Pattern formation in ring condensates subjected to bichromatic driving
Premabrata Manna, S. I. Mistakidis, P. G. Kevrekidis, Pankaj Kumar Mishra
TL;DR
This work studies pattern formation in a one-dimensional Bose-Einstein condensate confined to a ring and driven by bichromatic modulation of the interaction strength. The authors derive a generalized Mathieu equation and use Floquet theory to map out instability tongues as functions of the driving amplitude, frequency, and mixing angle, then validate the predictions with time-dependent Gross-Pitaevskii simulations. They show that the mixing angle and frequency ratio can selectively excite higher-order resonances, leading to density patterns at discrete wavenumbers and nonlinear saturation captured by a reduced five-mode model. Together, the analytic, numerical, and reduced-model approaches demonstrate a practical scheme to engineer and control complex nonlinear patterns in ultracold atoms with bichromatic driving.
Abstract
We investigate the dynamical formation of nonlinear patterns in one-dimensional ring condensates under bichromatic periodic modulation of the interaction strength.

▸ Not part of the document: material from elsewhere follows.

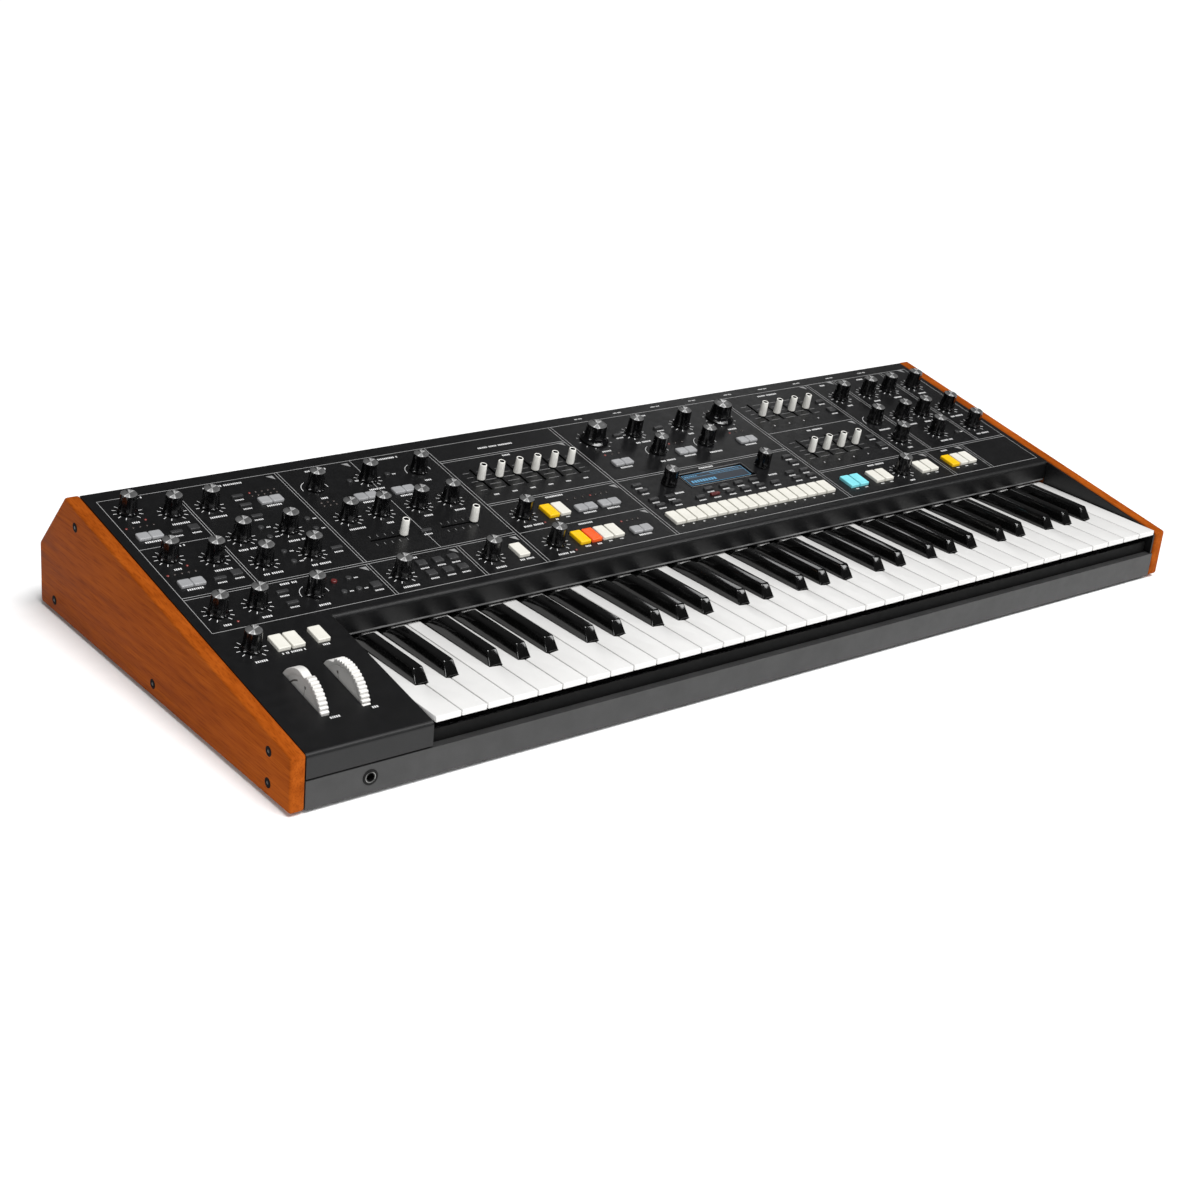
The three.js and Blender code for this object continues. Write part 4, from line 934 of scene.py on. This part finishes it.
def control_board():
    """The board with everything on it that has no body of its own."""
    piece = Piece("control_board_assembly")
    low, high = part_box("control_board")
    left, right = low.x / MM - KEY_LEFT, high.x / MM - KEY_LEFT
    pad(piece, (left + right) / 2, up_slope(252), right - left, 196, -14.6, -13, 2, 0.3, BOARD, PANEL)
    for x, v in FIXED_KNOBS:
        knob(piece, x, v, SMALL)
        turned(piece, ((3.0, -13.0), (3.0, 1.2)), 16, NICKEL, PANEL, x, v)
    for slot_v in ENVELOPE_SLOTS:
        for i in range(ENVELOPE_FADERS):
            fader_cap(piece, ENVELOPE_X + i * FADER_PITCH, slot_v + ENVELOPE_REST)
    fader_cap(piece, WAVE_MIX_X[1] + FADER_TRAVEL / 2, WAVE_MIX_V, True)
    for first_x, v, colours in FIXED_BUTTON_GROUPS:
        for i, colour in enumerate(colours):
            large_button(piece, first_x + i * BUTTON_PITCH, v, COLOURED[colour])
    for x, v in BUTTON_PAIRS:
        for side in (-1, 1):
            centre = x + side * PAIR_PITCH / 2
            slab(piece, centre - 5, centre + 5, v - 4.2, v + 4.2, -13, 0.1, GREY_CAP, PANEL)
            pad(piece, centre, v, 10.7, 9.8, 0.05, 2.4, 1.4, 0.9, GREY_CAP, PANEL, 0.15)
    flat, square, round_one = (10.5, 3.6, 0.8, 0.5), (9.0, 7.5, 0.8, 0.6), (5.2, 5.2, 2.5, 0.6)
    for places, (width, length, corner, edge), material in (
        (FLAT_BUTTONS, flat, SMALL_BLACK),
        (SQUARE_BUTTONS, square, SMALL_BLACK),
        (ROUND_BUTTONS, round_one, SMALL_BLACK),
        ((LIT_BUTTON,), flat, DIM_RED),
        ((LIT_ROUND_BUTTON,), round_one, DIM_RED),
    ):
        for x, y in places:
            pad(piece, x, up_slope(y), width, length, 0.0, 1.9, corner, edge, material, PANEL)
    return piece.build("case", "knob", "control_board")


control_board()


# ---------- print on the panel ----------
def film(piece, outline, material=INK, place=PANEL):
    """A closed film of ink on the panel: the outline runs anticlockwise, seen from above."""
    count = len(outline)
    points = [(x, v, z) for z in (INK_BOTTOM, INK_HEIGHT) for x, v in outline]
    faces = [tuple(reversed(range(count))), tuple(range(count, 2 * count))]
    for i in range(count):
        j = (i + 1) % count
        faces.append((i, j, count + j, count + i))
    piece.add(points, faces, material, place)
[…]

The stability phase diagram of the condensate's homogeneous density state is analytically derived through a suitable biharmonic variant of the Mathieu equation and computing the associated Floquet spectrum. It reveals the complex interplay between the driving parameters, i.e., amplitude, frequencies, and the so-called frequencies' mixing angle, which dictate the instability onset and the selective enhancement of higher-order resonance tongues, thus offering precise control over the excited modes. These results are in agreement with time-dependent mean-field simulations evidencing the emergence of density wave modulations of specific momenta, while enabling a deeper understanding of the nonlinear stage of the relevant instability. Further insights on the ensuing unstable nonlinear dynamics are provided through a reduced {five-mode} model which captures the instability onset, the oscillatory behavior of the mode populations and the phase-space dynamics, in agreement with the mean-field predictions. Our study highlights the versatility of bichromatic driving to generate and control complex nonlinear patterns that are within reach in present day ultracold atom experiments.